--- begin DATASET SECTION ---

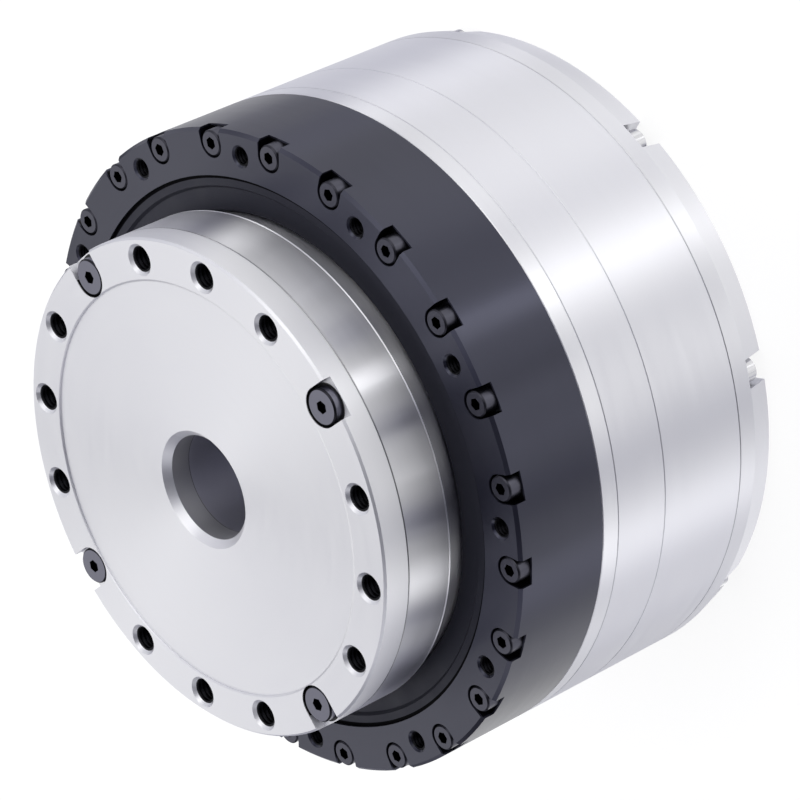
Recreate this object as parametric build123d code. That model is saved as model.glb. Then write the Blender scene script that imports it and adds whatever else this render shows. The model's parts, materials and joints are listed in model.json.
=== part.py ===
from build123d import *
import math
import os

# Strain wave rotary actuator, standing on its rear cover with the output face up.
# The origin is the centre of the rear face and +Z points out of the output face.
# Lengths are in millimetres and angles in degrees.

# Barrel, from the rear face upwards
body_radius = 90.0
rear_cover_length = 13.1
main_housing_length = 28.6
front_housing_length = 17.3
spline_flange_thickness = 5.5
bearing_ring_length = 29.7
flange_gap = 3.5
hub_flange_length = 15.1
plate_thickness = 8.2
housing_wall = 10.0
seam_chamfer = 0.2
rear_taper_length = 7.5
rear_taper = 2.0
body_clocking = 25.7

# Clearances
running_fit = 0.05
free_gap = 0.3
screw_clearance = 0.25
slot_clearance = 0.5

# Output plate and hub
flange_step = 3.0
output_edge_chamfer = 0.6
bore_radius = 14.5
bore_chamfer = 1.9
recess_inset = 5.7
recess_depth = 0.35
face_pattern_edge = 6.0
face_places = 16
face_hole_radius = 3.4
face_hole_chamfer = 1.0
face_hole_depth = 18.0
plate_slot_depth = 2.8
plate_screw_count = 4
plate_screw_radius = 3.0
plate_screw_head_radius = 5.0
plate_screw_head_height = 2.6
plate_screw_socket = 3.2
plate_screw_length = 16.0
neck_step = 7.0
hub_web_thickness = 17.8
clamp_boss_radius = 27.0
clamp_boss_height = 3.0

# Crossed-roller bearing
roller_diameter = 7.0
roller_length = 6.8
roller_count = 40
outer_ring_wall = 17.0
inner_ring_wall = 16.0
bearing_depth = 16.2
roller_spacer_gap = 0.1
race_gap = 0.6
inner_ring_half_height = 8.0
ring_front_chamfer = 0.9
ring_screw_count = 24
ring_screw_edge = 4.1
ring_screw_length = 36.0
mounting_hole_count = 12
mounting_hole_edge = 6.5
mounting_hole_radius = 2.5
mounting_hole_chamfer = 0.65
mounting_hole_depth = 12.0
rear_recess_wall = 15.0
rear_recess_height = 4.5

# Output seal
seal_bore_wall = 12.8
seal_width = 6.6
seal_front_step = 0.8
seal_shell = 3.0
seal_lip_height = 1.4

# M4 socket head screws
m4_radius = 2.0
m4_head_radius = 3.5
m4_head_height = 4.0
m4_socket = 3.0
head_edge = 0.35
socket_share = 0.55
inner_ring_screw_count = 12
inner_ring_screw_edge = 4.5
inner_ring_screw_length = 26.0
clamp_screw_count = 8
clamp_screw_length = 14.0
rear_screw_count = 8
rear_screw_edge = 4.0
rear_screw_length = 40.0
rear_notch_depth = 7.5
thread_end_room = 1.5

# Strain wave gear
flexspline_teeth = 100
tooth_difference = 2
wave_height = 1.0
rim_thickness = 1.2
tooth_height = 1.35
tooth_share = 0.475
flank_angle = 20.0
tooth_root_clearance = 0.2
gear_face_width = 14.0
gear_end_gap = 1.0
spline_sleeve_wall = 4.25
spline_sleeve_gap = 1.0
spline_sleeve_shortfall = 0.5
cup_wall = 0.9
diaphragm_thickness = 1.2
flexspline_boss_height = 4.0
clamp_ring_height = 4.0

# Wave generator
bearing_race = 2.7
wave_roller_diameter = 5.0
wave_roller_length = 8.0
wave_roller_count = 24
plug_length = 11.0
plug_hole_count = 6
plug_hole_share = 0.236

# Cages of the shaft bearings and of the flexible bearing
cage_thickness = 1.1
cage_pocket_gap = 0.1
cage_end_gap = 0.3

# Centre tube and motor shaft
tube_wall = 1.2
tube_collar_width = 3.0
tube_collar_height = 2.0
tube_rear_step = 1.0
shaft_gap = 1.3
shaft_wall = 3.5
shaft_shoulder = 2.5
shaft_rear_room = 3.0
nut_height = 3.5
nut_width = 5.0
nut_notch_width = 4.0
nut_notch_depth = 1.5
nut_notch_count = 4
shaft_front_step = 1.0
support_race = 2.7
support_roller_diameter = 3.0
support_roller_length = 5.0
support_roller_count = 14
support_bearing_width = 7.0
bearing_lip = 1.0
bearing_boss_wall = 5.0
key_width = 4.0
key_height = 3.0
key_angle = 90.0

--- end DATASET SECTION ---

Give an exact repetition of all the material.

● THE REPLY:
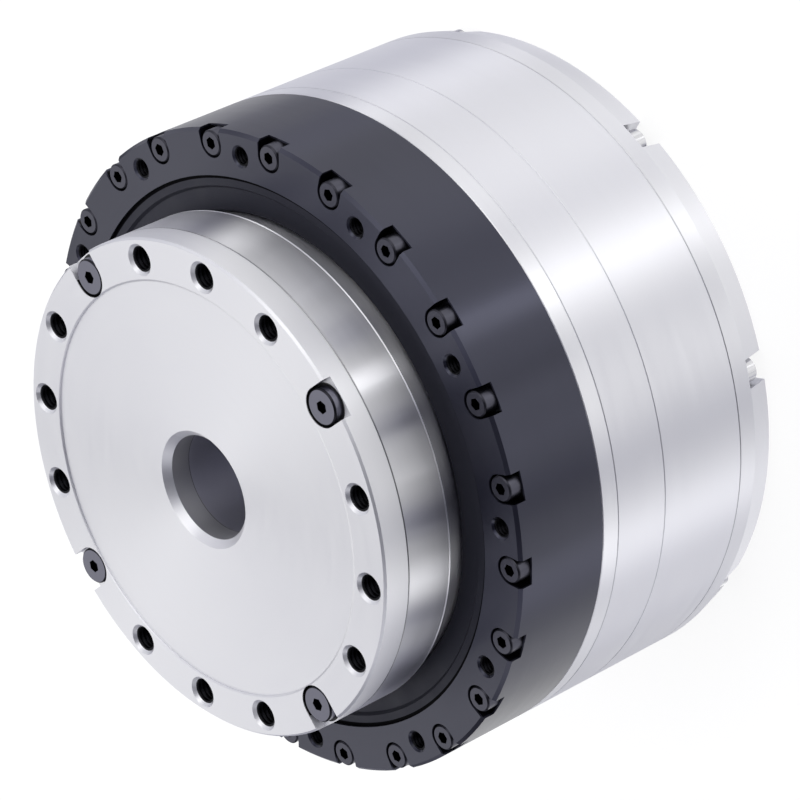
Recreate this object as parametric build123d code. That model is saved as model.glb. Then write the Blender scene script that imports it and adds whatever else this render shows. The model's parts, materials and joints are listed in model.json.
=== part.py ===
from build123d import *
import math
import os

# Strain wave rotary actuator, standing on its rear cover with the output face up.
# The origin is the centre of the rear face and +Z points out of the output face.
# Lengths are in millimetres and angles in degrees.

# Barrel, from the rear face upwards
body_radius = 90.0
rear_cover_length = 13.1
main_housing_length = 28.6
front_housing_length = 17.3
spline_flange_thickness = 5.5
bearing_ring_length = 29.7
flange_gap = 3.5
hub_flange_length = 15.1
plate_thickness = 8.2
housing_wall = 10.0
seam_chamfer = 0.2
rear_taper_length = 7.5
rear_taper = 2.0
body_clocking = 25.7

# Clearances
running_fit = 0.05
free_gap = 0.3
screw_clearance = 0.25
slot_clearance = 0.5

# Output plate and hub
flange_step = 3.0
output_edge_chamfer = 0.6
bore_radius = 14.5
bore_chamfer = 1.9
recess_inset = 5.7
recess_depth = 0.35
face_pattern_edge = 6.0
face_places = 16
face_hole_radius = 3.4
face_hole_chamfer = 1.0
face_hole_depth = 18.0
plate_slot_depth = 2.8
plate_screw_count = 4
plate_screw_radius = 3.0
plate_screw_head_radius = 5.0
plate_screw_head_height = 2.6
plate_screw_socket = 3.2
plate_screw_length = 16.0
neck_step = 7.0
hub_web_thickness = 17.8
clamp_boss_radius = 27.0
clamp_boss_height = 3.0

# Crossed-roller bearing
roller_diameter = 7.0
roller_length = 6.8
roller_count = 40
outer_ring_wall = 17.0
inner_ring_wall = 16.0
bearing_depth = 16.2
roller_spacer_gap = 0.1
race_gap = 0.6
inner_ring_half_height = 8.0
ring_front_chamfer = 0.9
ring_screw_count = 24
ring_screw_edge = 4.1
ring_screw_length = 36.0
mounting_hole_count = 12
mounting_hole_edge = 6.5
mounting_hole_radius = 2.5
mounting_hole_chamfer = 0.65
mounting_hole_depth = 12.0
rear_recess_wall = 15.0
rear_recess_height = 4.5

# Output seal
seal_bore_wall = 12.8
seal_width = 6.6
seal_front_step = 0.8
seal_shell = 3.0
seal_lip_height = 1.4

# M4 socket head screws
m4_radius = 2.0
m4_head_radius = 3.5
m4_head_height = 4.0
m4_socket = 3.0
head_edge = 0.35
socket_share = 0.55
inner_ring_screw_count = 12
inner_ring_screw_edge = 4.5
inner_ring_screw_length = 26.0
clamp_screw_count = 8
clamp_screw_length = 14.0
rear_screw_count = 8
rear_screw_edge = 4.0
rear_screw_length = 40.0
rear_notch_depth = 7.5
thread_end_room = 1.5

# Strain wave gear
flexspline_teeth = 100
tooth_difference = 2
wave_height = 1.0
rim_thickness = 1.2
tooth_height = 1.35
tooth_share = 0.475
flank_angle = 20.0
tooth_root_clearance = 0.2
gear_face_width = 14.0
gear_end_gap = 1.0
spline_sleeve_wall = 4.25
spline_sleeve_gap = 1.0
spline_sleeve_shortfall = 0.5
cup_wall = 0.9
diaphragm_thickness = 1.2
flexspline_boss_height = 4.0
clamp_ring_height = 4.0

# Wave generator
bearing_race = 2.7
wave_roller_diameter = 5.0
wave_roller_length = 8.0
wave_roller_count = 24
plug_length = 11.0
plug_hole_count = 6
plug_hole_share = 0.236

# Cages of the shaft bearings and of the flexible bearing
cage_thickness = 1.1
cage_pocket_gap = 0.1
cage_end_gap = 0.3

# Centre tube and motor shaft
tube_wall = 1.2
tube_collar_width = 3.0
tube_collar_height = 2.0
tube_rear_step = 1.0
shaft_gap = 1.3
shaft_wall = 3.5
shaft_shoulder = 2.5
shaft_rear_room = 3.0
nut_height = 3.5
nut_width = 5.0
nut_notch_width = 4.0
nut_notch_depth = 1.5
nut_notch_count = 4
shaft_front_step = 1.0
support_race = 2.7
support_roller_diameter = 3.0
support_roller_length = 5.0
support_roller_count = 14
support_bearing_width = 7.0
bearing_lip = 1.0
bearing_boss_wall = 5.0
key_width = 4.0
key_height = 3.0
key_angle = 90.0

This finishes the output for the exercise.